— Brief —
Where a line of the listing below includes the word "degrees", reproduce that line.

JSON records of objects:
========

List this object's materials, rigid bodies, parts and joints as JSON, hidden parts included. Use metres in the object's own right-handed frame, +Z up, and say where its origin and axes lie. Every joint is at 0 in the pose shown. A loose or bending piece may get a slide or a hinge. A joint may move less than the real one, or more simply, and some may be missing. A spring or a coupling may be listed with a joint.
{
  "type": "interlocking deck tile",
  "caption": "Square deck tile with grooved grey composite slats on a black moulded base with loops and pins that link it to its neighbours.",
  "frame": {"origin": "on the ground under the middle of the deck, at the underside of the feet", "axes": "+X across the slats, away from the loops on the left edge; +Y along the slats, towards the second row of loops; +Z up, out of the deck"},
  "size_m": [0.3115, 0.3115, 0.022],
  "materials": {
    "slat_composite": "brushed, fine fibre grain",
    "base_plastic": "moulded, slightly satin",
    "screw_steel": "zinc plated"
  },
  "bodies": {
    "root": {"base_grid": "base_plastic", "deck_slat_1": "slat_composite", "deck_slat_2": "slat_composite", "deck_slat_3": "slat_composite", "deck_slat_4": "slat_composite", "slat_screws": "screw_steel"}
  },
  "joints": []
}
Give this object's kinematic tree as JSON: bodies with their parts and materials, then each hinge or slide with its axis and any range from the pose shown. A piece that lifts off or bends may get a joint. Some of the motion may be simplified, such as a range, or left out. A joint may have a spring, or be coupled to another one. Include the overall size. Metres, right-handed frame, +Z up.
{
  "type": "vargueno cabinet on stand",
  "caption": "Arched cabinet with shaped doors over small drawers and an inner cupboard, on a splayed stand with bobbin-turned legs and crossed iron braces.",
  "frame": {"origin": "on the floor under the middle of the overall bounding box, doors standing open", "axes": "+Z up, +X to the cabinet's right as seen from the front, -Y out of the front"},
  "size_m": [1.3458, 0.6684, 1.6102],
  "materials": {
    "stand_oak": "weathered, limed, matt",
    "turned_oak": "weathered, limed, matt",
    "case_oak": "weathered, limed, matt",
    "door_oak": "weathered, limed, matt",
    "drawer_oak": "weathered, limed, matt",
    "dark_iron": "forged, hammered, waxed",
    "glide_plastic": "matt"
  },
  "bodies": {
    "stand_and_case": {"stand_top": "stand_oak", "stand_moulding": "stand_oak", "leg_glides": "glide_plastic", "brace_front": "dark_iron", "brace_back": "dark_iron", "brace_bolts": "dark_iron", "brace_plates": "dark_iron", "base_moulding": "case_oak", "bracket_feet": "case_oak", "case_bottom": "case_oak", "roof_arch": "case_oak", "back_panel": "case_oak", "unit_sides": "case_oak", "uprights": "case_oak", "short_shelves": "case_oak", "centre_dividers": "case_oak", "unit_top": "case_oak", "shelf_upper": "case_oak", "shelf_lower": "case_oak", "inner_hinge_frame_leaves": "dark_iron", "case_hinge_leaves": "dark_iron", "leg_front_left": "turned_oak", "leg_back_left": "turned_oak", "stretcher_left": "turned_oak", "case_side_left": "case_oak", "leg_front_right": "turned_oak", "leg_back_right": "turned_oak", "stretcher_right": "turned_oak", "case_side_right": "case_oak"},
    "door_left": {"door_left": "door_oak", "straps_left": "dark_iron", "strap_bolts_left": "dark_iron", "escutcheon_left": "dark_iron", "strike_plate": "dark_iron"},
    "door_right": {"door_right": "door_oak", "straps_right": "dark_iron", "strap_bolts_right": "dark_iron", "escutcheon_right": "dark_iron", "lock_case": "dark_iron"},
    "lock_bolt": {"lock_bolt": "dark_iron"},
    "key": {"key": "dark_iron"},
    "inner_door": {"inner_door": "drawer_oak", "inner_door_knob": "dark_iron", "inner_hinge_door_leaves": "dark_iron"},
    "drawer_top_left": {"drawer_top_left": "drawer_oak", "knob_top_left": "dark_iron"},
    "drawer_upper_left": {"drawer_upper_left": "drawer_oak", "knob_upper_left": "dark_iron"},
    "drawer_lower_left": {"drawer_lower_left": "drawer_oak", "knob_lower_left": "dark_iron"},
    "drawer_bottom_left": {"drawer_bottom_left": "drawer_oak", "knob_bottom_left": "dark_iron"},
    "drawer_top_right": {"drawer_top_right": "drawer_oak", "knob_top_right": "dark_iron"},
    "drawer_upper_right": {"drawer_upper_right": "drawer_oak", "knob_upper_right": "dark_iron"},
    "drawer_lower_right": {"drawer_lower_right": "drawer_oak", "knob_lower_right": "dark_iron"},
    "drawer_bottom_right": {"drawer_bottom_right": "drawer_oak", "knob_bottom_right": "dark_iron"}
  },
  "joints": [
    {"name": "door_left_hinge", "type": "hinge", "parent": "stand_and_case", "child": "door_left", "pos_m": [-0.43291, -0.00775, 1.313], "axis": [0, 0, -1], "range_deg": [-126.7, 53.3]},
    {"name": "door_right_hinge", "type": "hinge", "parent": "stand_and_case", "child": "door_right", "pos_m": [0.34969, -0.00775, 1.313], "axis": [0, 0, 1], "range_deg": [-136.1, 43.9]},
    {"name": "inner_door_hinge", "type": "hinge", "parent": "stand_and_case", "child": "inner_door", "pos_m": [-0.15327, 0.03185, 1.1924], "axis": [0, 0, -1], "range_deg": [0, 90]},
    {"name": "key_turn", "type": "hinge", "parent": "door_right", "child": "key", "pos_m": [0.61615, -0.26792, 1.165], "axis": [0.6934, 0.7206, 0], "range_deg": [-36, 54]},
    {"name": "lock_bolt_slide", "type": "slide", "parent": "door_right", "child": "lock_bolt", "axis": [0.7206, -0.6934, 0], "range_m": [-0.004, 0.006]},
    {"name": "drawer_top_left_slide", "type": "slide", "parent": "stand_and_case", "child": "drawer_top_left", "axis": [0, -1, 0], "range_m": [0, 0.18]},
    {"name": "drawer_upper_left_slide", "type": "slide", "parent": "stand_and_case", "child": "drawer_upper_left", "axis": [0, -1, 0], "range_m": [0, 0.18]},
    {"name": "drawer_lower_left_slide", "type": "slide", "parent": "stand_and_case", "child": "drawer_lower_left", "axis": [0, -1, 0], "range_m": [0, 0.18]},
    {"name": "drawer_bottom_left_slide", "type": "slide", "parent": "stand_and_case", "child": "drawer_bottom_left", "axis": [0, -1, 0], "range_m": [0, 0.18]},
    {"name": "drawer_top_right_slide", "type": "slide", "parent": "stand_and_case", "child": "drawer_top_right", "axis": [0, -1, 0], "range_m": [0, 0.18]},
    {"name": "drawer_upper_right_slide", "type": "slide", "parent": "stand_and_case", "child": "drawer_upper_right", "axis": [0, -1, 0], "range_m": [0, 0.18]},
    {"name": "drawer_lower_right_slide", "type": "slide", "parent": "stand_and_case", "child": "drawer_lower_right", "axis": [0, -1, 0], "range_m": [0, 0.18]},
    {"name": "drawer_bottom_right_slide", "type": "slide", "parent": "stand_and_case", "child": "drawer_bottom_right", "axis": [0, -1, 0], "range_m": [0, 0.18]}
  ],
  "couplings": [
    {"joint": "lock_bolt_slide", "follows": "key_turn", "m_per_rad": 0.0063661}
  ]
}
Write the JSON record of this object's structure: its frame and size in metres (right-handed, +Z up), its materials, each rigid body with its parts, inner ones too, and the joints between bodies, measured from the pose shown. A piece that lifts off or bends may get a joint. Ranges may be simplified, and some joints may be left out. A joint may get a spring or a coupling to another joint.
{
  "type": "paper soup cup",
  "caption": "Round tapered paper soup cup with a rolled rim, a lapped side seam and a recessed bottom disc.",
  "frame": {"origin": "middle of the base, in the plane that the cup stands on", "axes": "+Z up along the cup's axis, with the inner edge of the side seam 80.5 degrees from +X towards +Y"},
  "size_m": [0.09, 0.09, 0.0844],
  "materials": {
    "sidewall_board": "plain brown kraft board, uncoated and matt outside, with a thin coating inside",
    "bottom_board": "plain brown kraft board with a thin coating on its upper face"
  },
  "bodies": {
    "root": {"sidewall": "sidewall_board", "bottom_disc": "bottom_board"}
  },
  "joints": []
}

========

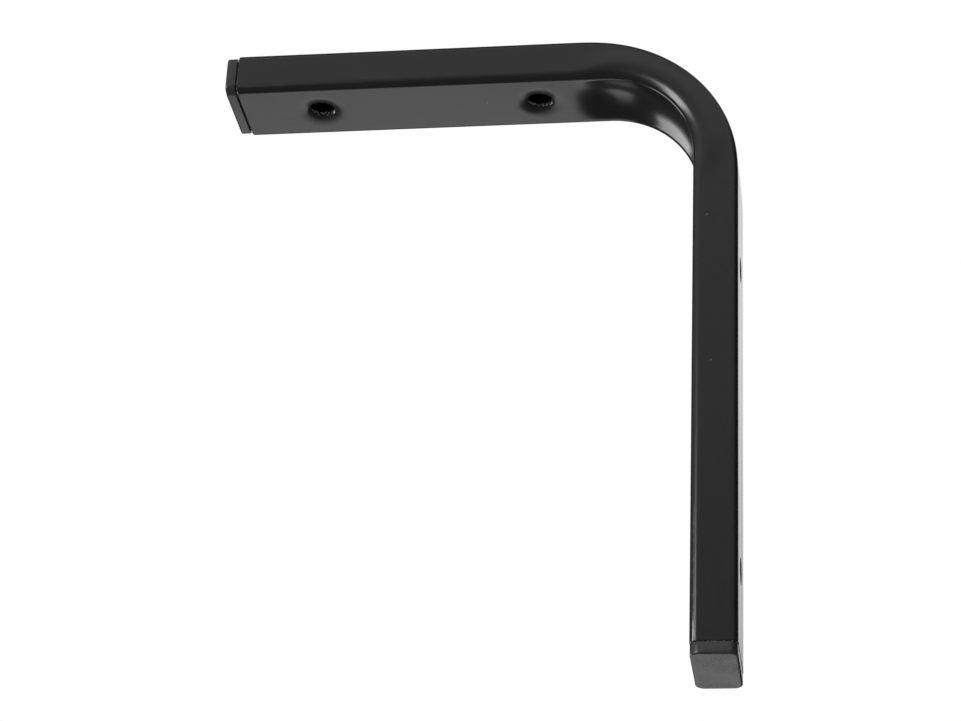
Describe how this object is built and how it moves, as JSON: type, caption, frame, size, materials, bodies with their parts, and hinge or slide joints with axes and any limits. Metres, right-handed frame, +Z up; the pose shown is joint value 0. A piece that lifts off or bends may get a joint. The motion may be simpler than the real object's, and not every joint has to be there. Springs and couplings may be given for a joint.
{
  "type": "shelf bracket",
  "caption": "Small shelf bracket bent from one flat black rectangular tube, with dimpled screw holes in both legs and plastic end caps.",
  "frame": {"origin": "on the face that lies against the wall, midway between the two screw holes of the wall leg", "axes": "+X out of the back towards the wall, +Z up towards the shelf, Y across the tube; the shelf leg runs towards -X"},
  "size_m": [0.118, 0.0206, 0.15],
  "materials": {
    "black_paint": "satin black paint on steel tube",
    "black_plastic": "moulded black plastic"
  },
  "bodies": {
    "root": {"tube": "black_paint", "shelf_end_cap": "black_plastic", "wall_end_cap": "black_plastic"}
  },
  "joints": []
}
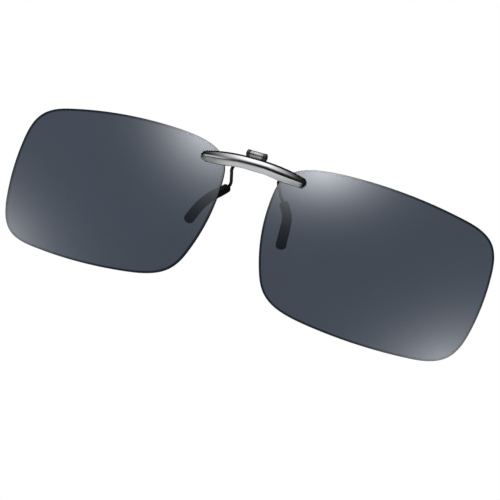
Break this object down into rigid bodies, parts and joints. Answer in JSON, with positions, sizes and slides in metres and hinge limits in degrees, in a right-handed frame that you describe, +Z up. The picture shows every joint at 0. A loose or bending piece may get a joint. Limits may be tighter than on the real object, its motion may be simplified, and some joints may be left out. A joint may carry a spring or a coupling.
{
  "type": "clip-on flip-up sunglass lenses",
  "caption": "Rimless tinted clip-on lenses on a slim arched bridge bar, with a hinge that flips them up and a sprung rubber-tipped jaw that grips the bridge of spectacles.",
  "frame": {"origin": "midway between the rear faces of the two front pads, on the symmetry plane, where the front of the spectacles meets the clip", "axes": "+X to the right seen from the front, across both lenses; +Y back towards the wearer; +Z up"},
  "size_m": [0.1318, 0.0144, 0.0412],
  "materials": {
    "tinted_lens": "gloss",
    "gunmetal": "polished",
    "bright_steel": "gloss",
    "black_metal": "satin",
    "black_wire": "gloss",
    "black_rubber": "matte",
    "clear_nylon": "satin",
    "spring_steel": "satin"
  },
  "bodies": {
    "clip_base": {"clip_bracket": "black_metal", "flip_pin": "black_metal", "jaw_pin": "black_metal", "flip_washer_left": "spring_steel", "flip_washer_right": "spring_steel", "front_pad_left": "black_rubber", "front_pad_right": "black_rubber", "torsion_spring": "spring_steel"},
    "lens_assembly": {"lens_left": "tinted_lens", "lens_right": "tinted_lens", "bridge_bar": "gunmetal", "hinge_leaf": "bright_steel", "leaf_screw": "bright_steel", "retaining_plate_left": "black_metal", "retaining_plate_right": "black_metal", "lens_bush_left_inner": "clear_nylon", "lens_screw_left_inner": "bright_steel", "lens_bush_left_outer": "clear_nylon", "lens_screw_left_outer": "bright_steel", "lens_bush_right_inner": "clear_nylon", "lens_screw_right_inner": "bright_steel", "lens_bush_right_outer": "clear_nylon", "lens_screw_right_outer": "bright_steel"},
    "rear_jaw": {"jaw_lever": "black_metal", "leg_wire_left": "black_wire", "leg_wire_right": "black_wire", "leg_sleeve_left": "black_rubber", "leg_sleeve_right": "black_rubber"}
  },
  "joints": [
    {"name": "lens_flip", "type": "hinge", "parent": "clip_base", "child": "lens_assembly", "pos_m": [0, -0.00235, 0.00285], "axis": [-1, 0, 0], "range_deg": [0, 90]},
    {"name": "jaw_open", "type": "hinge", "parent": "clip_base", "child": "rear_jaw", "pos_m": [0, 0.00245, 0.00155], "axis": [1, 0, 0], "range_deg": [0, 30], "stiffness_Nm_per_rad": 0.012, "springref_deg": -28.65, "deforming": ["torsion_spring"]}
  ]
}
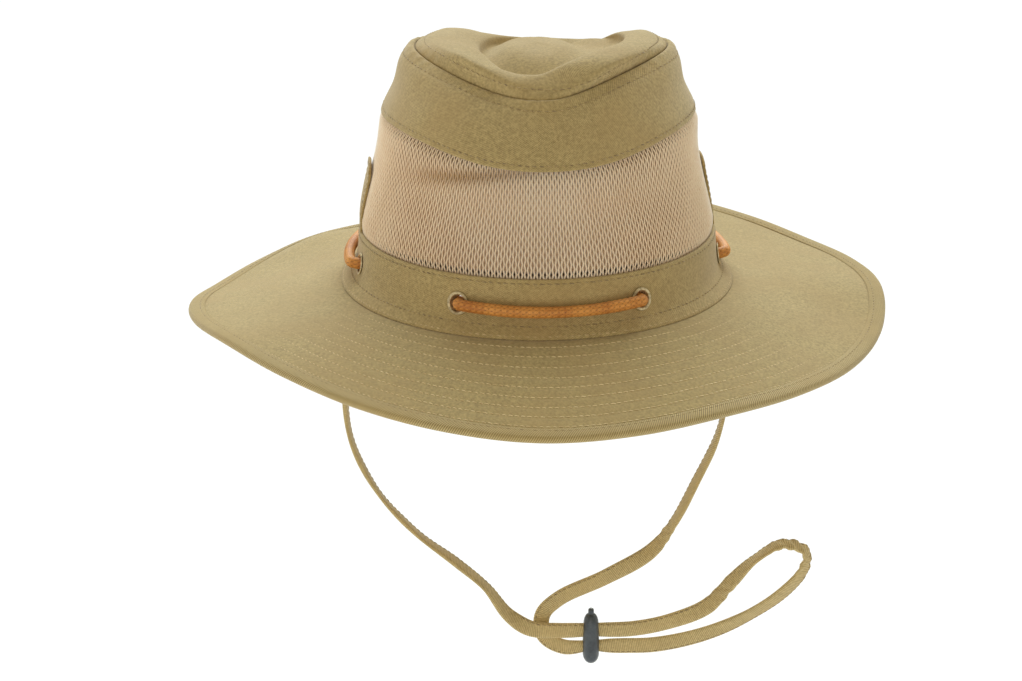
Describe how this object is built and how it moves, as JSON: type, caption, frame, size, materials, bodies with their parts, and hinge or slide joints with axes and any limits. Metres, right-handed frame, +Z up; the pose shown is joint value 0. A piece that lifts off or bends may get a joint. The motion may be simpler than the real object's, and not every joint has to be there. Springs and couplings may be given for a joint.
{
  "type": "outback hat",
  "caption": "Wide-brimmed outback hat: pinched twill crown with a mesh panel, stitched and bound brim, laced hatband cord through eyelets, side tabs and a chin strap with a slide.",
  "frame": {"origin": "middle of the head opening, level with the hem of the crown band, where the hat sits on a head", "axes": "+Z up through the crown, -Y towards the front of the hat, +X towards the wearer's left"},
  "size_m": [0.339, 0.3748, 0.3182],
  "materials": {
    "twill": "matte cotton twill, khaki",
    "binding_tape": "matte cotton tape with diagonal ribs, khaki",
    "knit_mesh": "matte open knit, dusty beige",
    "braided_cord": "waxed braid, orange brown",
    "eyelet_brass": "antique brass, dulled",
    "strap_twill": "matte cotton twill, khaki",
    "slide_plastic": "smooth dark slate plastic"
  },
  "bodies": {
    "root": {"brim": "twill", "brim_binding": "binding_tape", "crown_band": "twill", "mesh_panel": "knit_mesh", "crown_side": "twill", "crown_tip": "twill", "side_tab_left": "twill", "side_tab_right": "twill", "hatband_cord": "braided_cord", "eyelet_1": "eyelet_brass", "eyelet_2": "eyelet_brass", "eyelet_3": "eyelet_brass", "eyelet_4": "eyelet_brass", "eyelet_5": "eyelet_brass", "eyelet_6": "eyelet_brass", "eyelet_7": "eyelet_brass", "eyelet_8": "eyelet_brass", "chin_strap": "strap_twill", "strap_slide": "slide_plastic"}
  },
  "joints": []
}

========

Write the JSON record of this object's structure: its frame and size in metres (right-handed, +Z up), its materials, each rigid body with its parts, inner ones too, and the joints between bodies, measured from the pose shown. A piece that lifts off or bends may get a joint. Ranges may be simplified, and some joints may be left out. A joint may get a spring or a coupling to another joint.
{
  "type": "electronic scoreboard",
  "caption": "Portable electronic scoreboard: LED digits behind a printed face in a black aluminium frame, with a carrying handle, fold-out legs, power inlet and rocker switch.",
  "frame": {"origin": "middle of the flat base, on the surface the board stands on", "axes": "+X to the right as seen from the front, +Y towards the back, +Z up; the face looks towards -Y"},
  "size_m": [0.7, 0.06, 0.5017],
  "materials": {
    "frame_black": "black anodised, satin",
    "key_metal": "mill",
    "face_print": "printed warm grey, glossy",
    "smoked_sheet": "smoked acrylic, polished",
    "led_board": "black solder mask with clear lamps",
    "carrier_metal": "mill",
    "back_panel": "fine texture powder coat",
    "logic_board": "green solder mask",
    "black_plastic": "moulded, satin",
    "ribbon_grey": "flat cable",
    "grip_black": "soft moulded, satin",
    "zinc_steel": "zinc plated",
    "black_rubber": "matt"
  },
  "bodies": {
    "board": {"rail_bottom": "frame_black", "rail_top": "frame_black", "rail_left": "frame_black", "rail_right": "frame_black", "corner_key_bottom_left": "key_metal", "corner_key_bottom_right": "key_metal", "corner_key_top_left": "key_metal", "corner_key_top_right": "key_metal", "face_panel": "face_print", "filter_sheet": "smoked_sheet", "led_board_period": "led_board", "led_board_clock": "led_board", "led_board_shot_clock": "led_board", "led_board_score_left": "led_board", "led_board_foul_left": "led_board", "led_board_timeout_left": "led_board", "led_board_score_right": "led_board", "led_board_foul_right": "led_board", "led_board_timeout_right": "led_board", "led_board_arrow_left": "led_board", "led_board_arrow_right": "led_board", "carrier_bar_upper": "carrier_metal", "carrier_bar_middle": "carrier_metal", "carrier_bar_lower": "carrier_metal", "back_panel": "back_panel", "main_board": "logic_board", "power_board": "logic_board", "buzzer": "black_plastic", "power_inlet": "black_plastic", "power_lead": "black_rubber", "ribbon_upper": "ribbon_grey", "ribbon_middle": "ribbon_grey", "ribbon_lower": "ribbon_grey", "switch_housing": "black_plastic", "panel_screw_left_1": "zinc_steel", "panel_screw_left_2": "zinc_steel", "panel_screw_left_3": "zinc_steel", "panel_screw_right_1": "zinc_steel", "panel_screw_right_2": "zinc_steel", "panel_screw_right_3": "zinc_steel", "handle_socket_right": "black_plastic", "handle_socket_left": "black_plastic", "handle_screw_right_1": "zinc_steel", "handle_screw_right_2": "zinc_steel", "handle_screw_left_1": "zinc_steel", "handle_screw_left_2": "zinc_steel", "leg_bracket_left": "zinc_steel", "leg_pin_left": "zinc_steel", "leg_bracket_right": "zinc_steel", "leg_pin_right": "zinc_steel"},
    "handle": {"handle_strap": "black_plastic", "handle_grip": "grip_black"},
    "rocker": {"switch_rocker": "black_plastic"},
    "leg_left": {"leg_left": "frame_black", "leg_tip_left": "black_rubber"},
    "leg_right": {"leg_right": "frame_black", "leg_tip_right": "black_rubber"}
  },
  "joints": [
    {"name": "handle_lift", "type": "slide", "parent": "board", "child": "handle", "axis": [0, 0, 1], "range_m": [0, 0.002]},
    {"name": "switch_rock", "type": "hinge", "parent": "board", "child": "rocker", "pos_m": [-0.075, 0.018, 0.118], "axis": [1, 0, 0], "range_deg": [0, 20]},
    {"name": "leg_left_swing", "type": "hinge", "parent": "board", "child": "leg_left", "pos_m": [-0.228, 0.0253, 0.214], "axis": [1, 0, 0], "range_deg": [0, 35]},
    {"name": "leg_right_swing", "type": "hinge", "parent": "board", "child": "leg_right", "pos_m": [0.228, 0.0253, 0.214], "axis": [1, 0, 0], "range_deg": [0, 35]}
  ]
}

========

— Exercise answer —
  "frame": {"origin": "middle of the base, in the plane that the cup stands on", "axes": "+Z up along the cup's axis, with the inner edge of the side seam 80.5 degrees from +X towards +Y"},
Break this object down into rigid bodies, parts and joints. Answer in JSON, with positions, sizes and slides in metres and hinge limits in degrees, in a right-handed frame that you describe, +Z up. The picture shows every joint at 0. A loose or bending piece may get a joint. Limits may be tighter than on the real object, its motion may be simplified, and some joints may be left out. A joint may carry a spring or a coupling.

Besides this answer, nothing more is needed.